TDD is All About Reducing Accidental Complication
- The Mythical Man-Month
- Complication, not complexity
- The cost of a feature is dominated by the accidental complication
- Your design sucks -> TDD to the rescue
- Think about what you want to do
- Write a test
- Ask yourself "How much does this test suck?"
- simpler tests
- smaller tests
- Run the test and watch it fail
- Stop writing too much code
- Write just enough code to make it pass
- Refactor a bit now
- Refactoring is how you reduce accidental complication
-- from 7 minutes, 26 seconds, and the Fundamental Theorem of Agile Software Development - YouTube
I think this is the best explanation for why TDD can help with designing better software:
- TDD is never about writing some tests to prove our application is running correctly.

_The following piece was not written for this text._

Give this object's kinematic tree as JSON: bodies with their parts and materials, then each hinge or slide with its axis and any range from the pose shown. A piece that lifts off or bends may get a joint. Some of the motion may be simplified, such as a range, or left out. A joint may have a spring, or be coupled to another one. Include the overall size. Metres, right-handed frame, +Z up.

- Instead, TDD is all about reducing the accidental complication
we add to our application.
- Thinking about what you want to do and writing a test for that help you think deeply about your design decisions.

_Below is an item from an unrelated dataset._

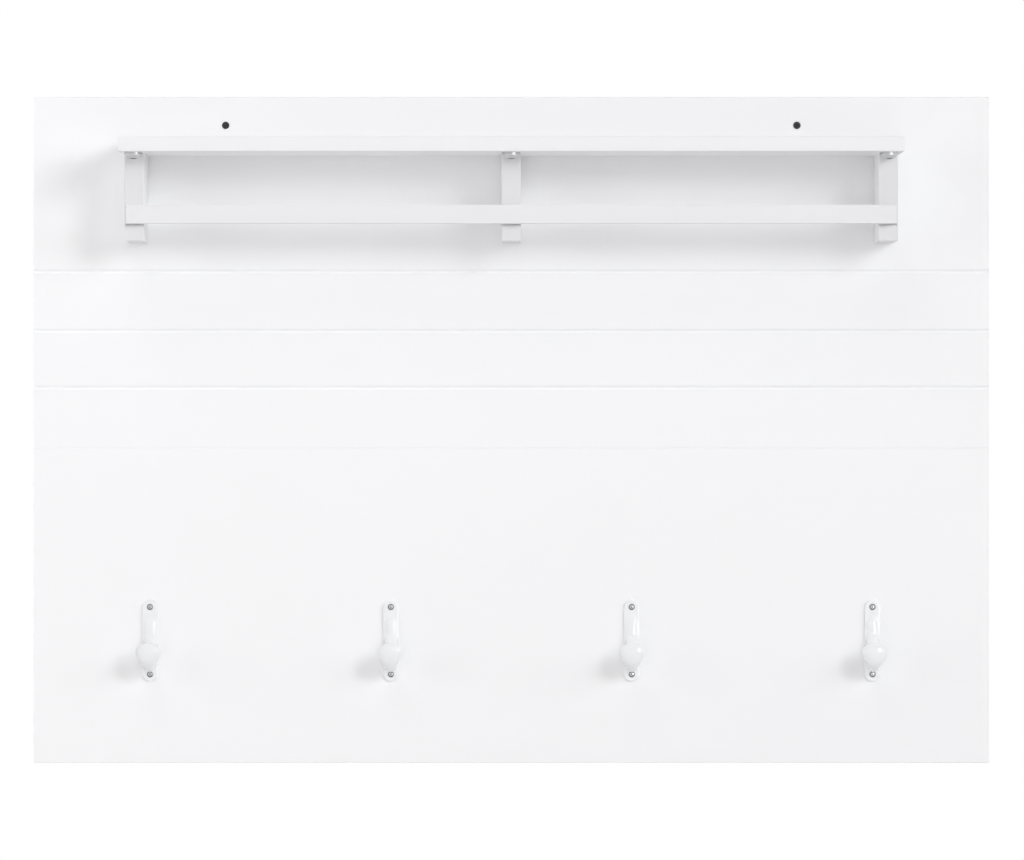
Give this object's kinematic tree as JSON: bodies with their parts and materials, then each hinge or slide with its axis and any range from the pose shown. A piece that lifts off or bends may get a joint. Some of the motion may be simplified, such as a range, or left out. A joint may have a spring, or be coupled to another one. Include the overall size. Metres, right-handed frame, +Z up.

- Rethinking about the tests helps you rethink about that.
- Running the test and watching it fail makes sure we are not writing meaningless code.
- Writing just enough code to make it pass is the hardest part. Because we as developers tend to show off our intelligence and always try to solve multiple problems at once. And sometimes finding the minimum code to pass a test is much harder than the obvious solution.
- Refactoring makes sure we will think again about our design after learning more knowledge about our domain from the previous phases.